The Dallas Cowboys became America’s team when it started appearing in playoffs and winning Super Bowls in the late ‘60s and ‘70s.
The television show “Dallas” took off in 1978 and humanized the Big D for many people outside of Texas.
Wise won mayor without being associated with the Dallas Citizens Council, whose influence was waning as people from more diverse neighborhoods and socioeconomic backgrounds became more involved in the city.
“By that time, I think a lot of that atmosphere had evaporated,” Wise said.
Dallas and its Challenges
While Dallas has advanced in many ways, it still struggles with some fundamental challenges, including the quality of its public schools and the disparity between socioeconomic classes.
Garland resident and SMU senior Jaywin Malhi notices the gap.
“While the rich in Dallas are very, very rich, there is also a very large underprivileged population that is often overlooked,”
Malhi said.
In the Dallas Independent School district, for instance, more than 86 percent of students are economically disadvantaged, according to the Texas Education Agency.
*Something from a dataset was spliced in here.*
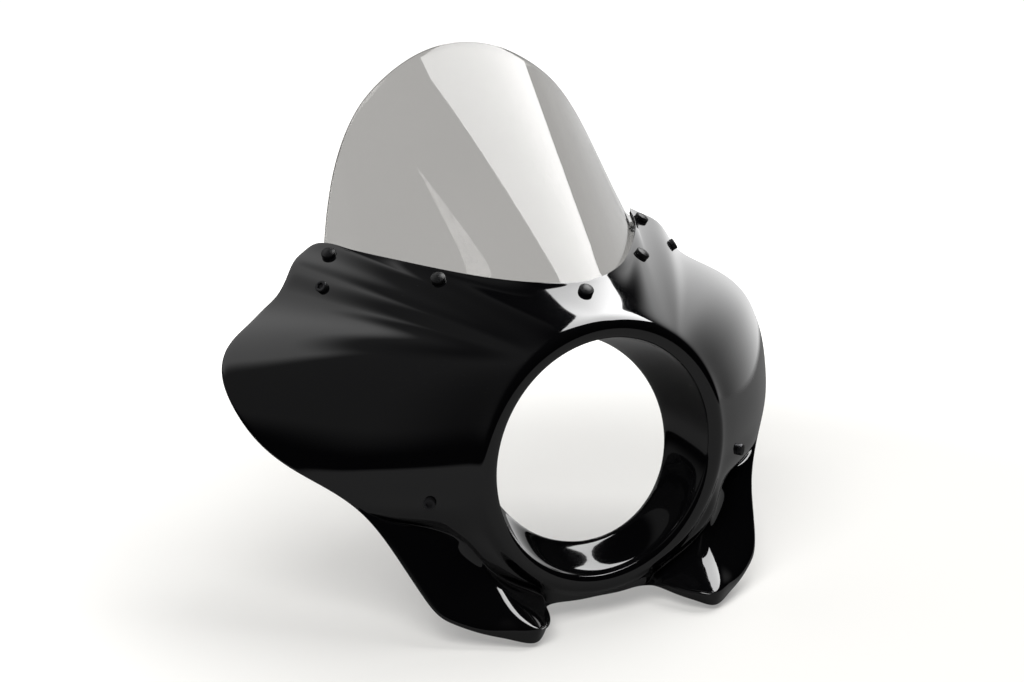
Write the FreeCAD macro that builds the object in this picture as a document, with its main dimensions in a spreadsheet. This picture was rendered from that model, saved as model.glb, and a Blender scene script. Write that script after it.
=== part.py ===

Also evident is the ethnic and racial divide in the city.
While 29 percent of Dallas residents are white, 23 percent are black and 44 percent are Hispanic, according to Dallas Economic Development.
Many of these groups are geographically separated, with lower income minorities living in the southern sector and affluent whites in the northern area.
“There’s some challenges on the racial side,” said Tom Leppert, mayor of Dallas from 2007 to 2011.
But still the city is evolving.
Dallas Morning News editor Bob Mong has witnessed a shift in the Dallas mindset. For Mong, who has been editor of the paper for the past 12 years, the transformation of the city was most evident in the election of Ron Kirk as mayor in 1995.
“I am certain Dallas would not have elected a black mayor a generation before,” Mong said, who estimates we will see a Hispanic mayor of Dallas in the next 10 years.
New City and New Opportunity
When Dallasites describe their city today, they often talk about economic opportunity, city growth and developing arts.
“Dallas just has so much big stuff happening,” Hill said. “Dallas has a name around the world.”
New additions to the downtown cultural landscape like the AT&T Performing Arts Center, Klyde Warren Park and the Perot Museum of Nature and Science have established Dallas as a cultural hub, not just a business one.
Leppert describes Dallas as a vibrant, optimistic place.
“In a lot of ways, it has blossomed,” Leppert said.
The Dallas Citizens Council still operates, but the group also now includes women and minority business leaders and is no longer seen as a divisive force.
SMU student Alicia Arnold decided to attend college in Dallas because of the sense of opportunity in the city.
“I always thought that Dallas was a very good business place where there were a lot of jobs,” said the sophomore from Cape Girardeau, Mo.
“What differentiates Dallas in dealing with its challenges is that the city has an optimistic attitude,” Leppert said.
“People in Dallas think of the best days as being ahead.”